Only yesterday, turning to my writing-desk in search of something else, I chanced across a copy of the letter I wrote to the governor after my interview with Johnson, and as it is still warm with the feelings of that never-to-be-forgotten experience, I insert it here:

"I cannot complete my Thanksgiving Day until I have given you the message of thanks entrusted to me by Hiram Johnson. At first he could not realize that the long years of prison life were actually to be ended. It was too bewildering, like a flood of light breaking upon one who has long been blind. And when he began to grasp the meaning of your gift the first thing he said to me was, 'Now I can work and earn money to send you for some other poor fellow.'

"Not one thought of self, only of the value of liberty as a means, at last, to do something for others. How hard he tried to find words to express his gratitude. It made my heart ache for the long, long years of repression that had made direct expression almost impossible; and in that thankfulness, so far too deep for words, I read, too, the measure of how terrible the imprisoned life had been. Thank heaven and a good governor, it will soon be over! Hiram Johnson has a generous heart and true, and he will be a good man. And it is beautiful to know that spiritual life can grow and unfold even under the hardest conditions."
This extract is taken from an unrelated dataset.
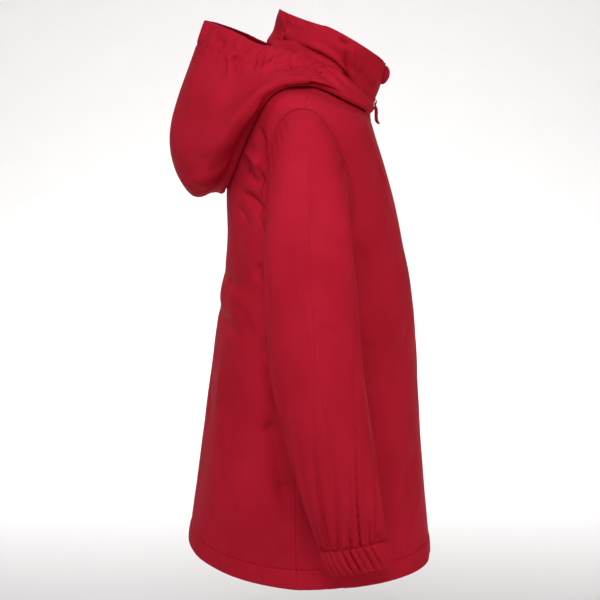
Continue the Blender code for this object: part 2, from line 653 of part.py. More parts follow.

What life meant to Johnson afterward I do not know; but I do know that he found home and protection with relatives on a farm, and the letters that he wrote me indicated that he took his place among them not as an ex-convict so much as a man ready to work for his living and entitled to respect. Being friendly he no doubt found friends; and though he was a man near fifty, perhaps the long-buried spirit of youth came to life again in the light of freedom. At all events, once more the blue skies were above him and he drew again the blessed breath of liberty. Although he never realized his dream of helping me to help others, I never doubted the sincerity of his desire to do so.